SHORT PROBLEM:
The required output consists solely of the lines from the one containing "Keep writing the" down to the one containing "self.v, self.f, self.m = [], [], []", both included, each quoted exactly.

DATASET EXCERPTS:
>>>
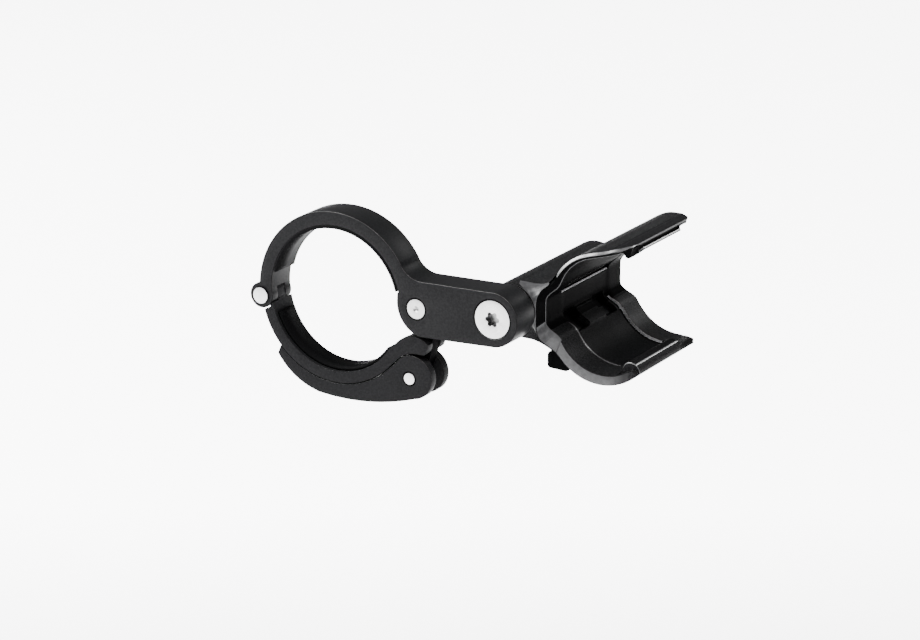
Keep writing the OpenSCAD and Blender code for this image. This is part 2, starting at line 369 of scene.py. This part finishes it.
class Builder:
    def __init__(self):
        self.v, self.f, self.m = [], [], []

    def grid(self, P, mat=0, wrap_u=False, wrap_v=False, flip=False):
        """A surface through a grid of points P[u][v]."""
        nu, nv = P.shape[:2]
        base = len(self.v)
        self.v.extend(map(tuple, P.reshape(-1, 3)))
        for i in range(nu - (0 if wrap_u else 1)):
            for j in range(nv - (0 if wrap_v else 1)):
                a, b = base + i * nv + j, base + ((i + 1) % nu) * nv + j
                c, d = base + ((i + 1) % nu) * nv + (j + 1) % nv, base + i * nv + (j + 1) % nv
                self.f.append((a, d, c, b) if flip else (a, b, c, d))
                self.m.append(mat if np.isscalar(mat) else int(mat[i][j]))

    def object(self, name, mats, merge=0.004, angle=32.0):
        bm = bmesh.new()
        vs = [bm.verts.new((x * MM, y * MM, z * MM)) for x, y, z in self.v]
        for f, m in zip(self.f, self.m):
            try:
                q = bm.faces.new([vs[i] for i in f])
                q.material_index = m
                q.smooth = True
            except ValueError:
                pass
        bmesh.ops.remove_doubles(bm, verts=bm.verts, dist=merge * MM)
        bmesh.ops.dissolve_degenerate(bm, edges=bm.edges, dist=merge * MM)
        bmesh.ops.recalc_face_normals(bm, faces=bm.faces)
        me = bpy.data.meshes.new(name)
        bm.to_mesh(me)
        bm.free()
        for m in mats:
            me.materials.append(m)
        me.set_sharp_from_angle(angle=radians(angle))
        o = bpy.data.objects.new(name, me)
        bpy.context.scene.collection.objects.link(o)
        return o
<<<
>>>
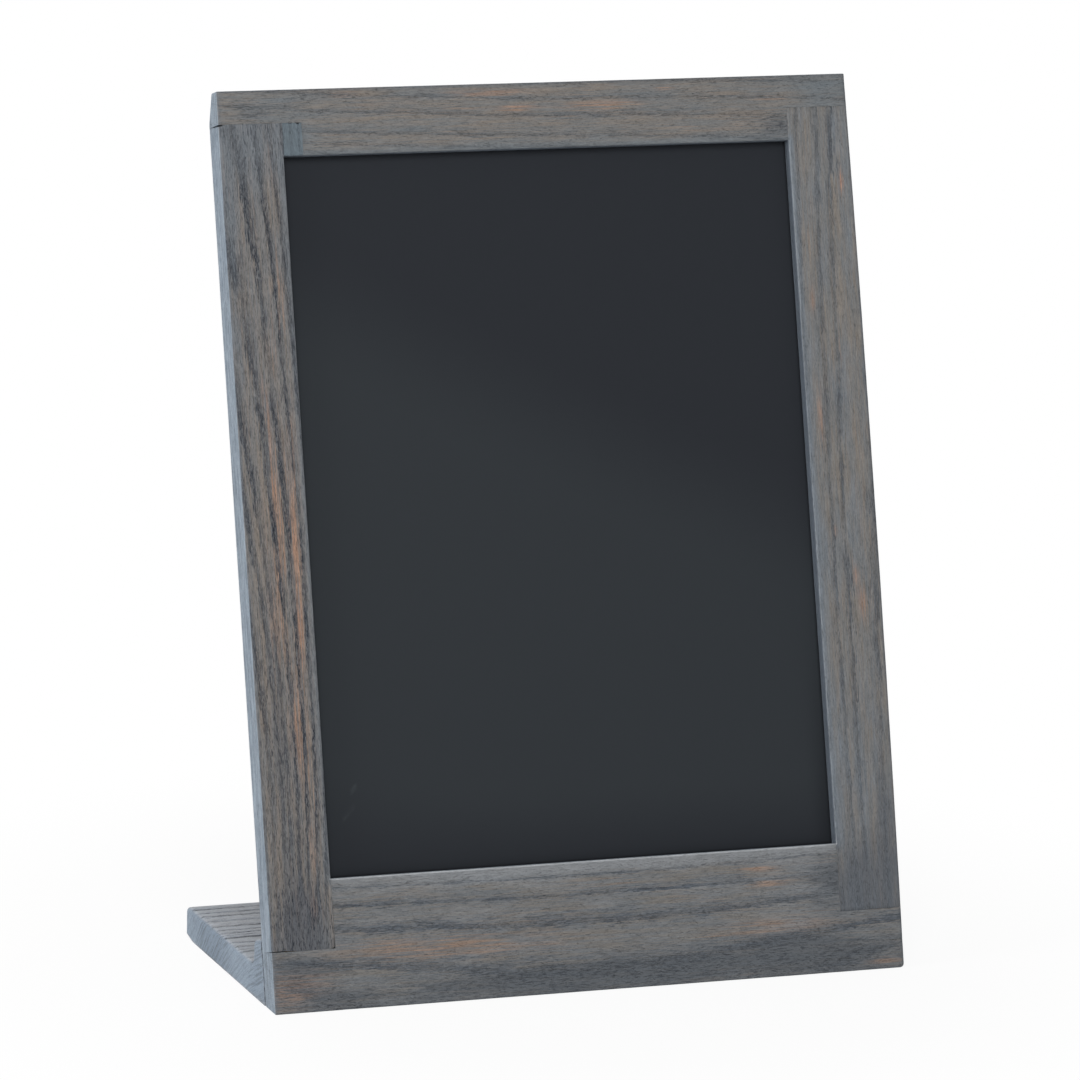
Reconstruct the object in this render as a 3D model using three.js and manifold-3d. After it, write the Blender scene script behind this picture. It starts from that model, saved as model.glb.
<<<
THE OUTPUT:
Keep writing the OpenSCAD and Blender code for this image. This is part 2, starting at line 369 of scene.py. This part finishes it.
class Builder:
    def __init__(self):
        self.v, self.f, self.m = [], [], []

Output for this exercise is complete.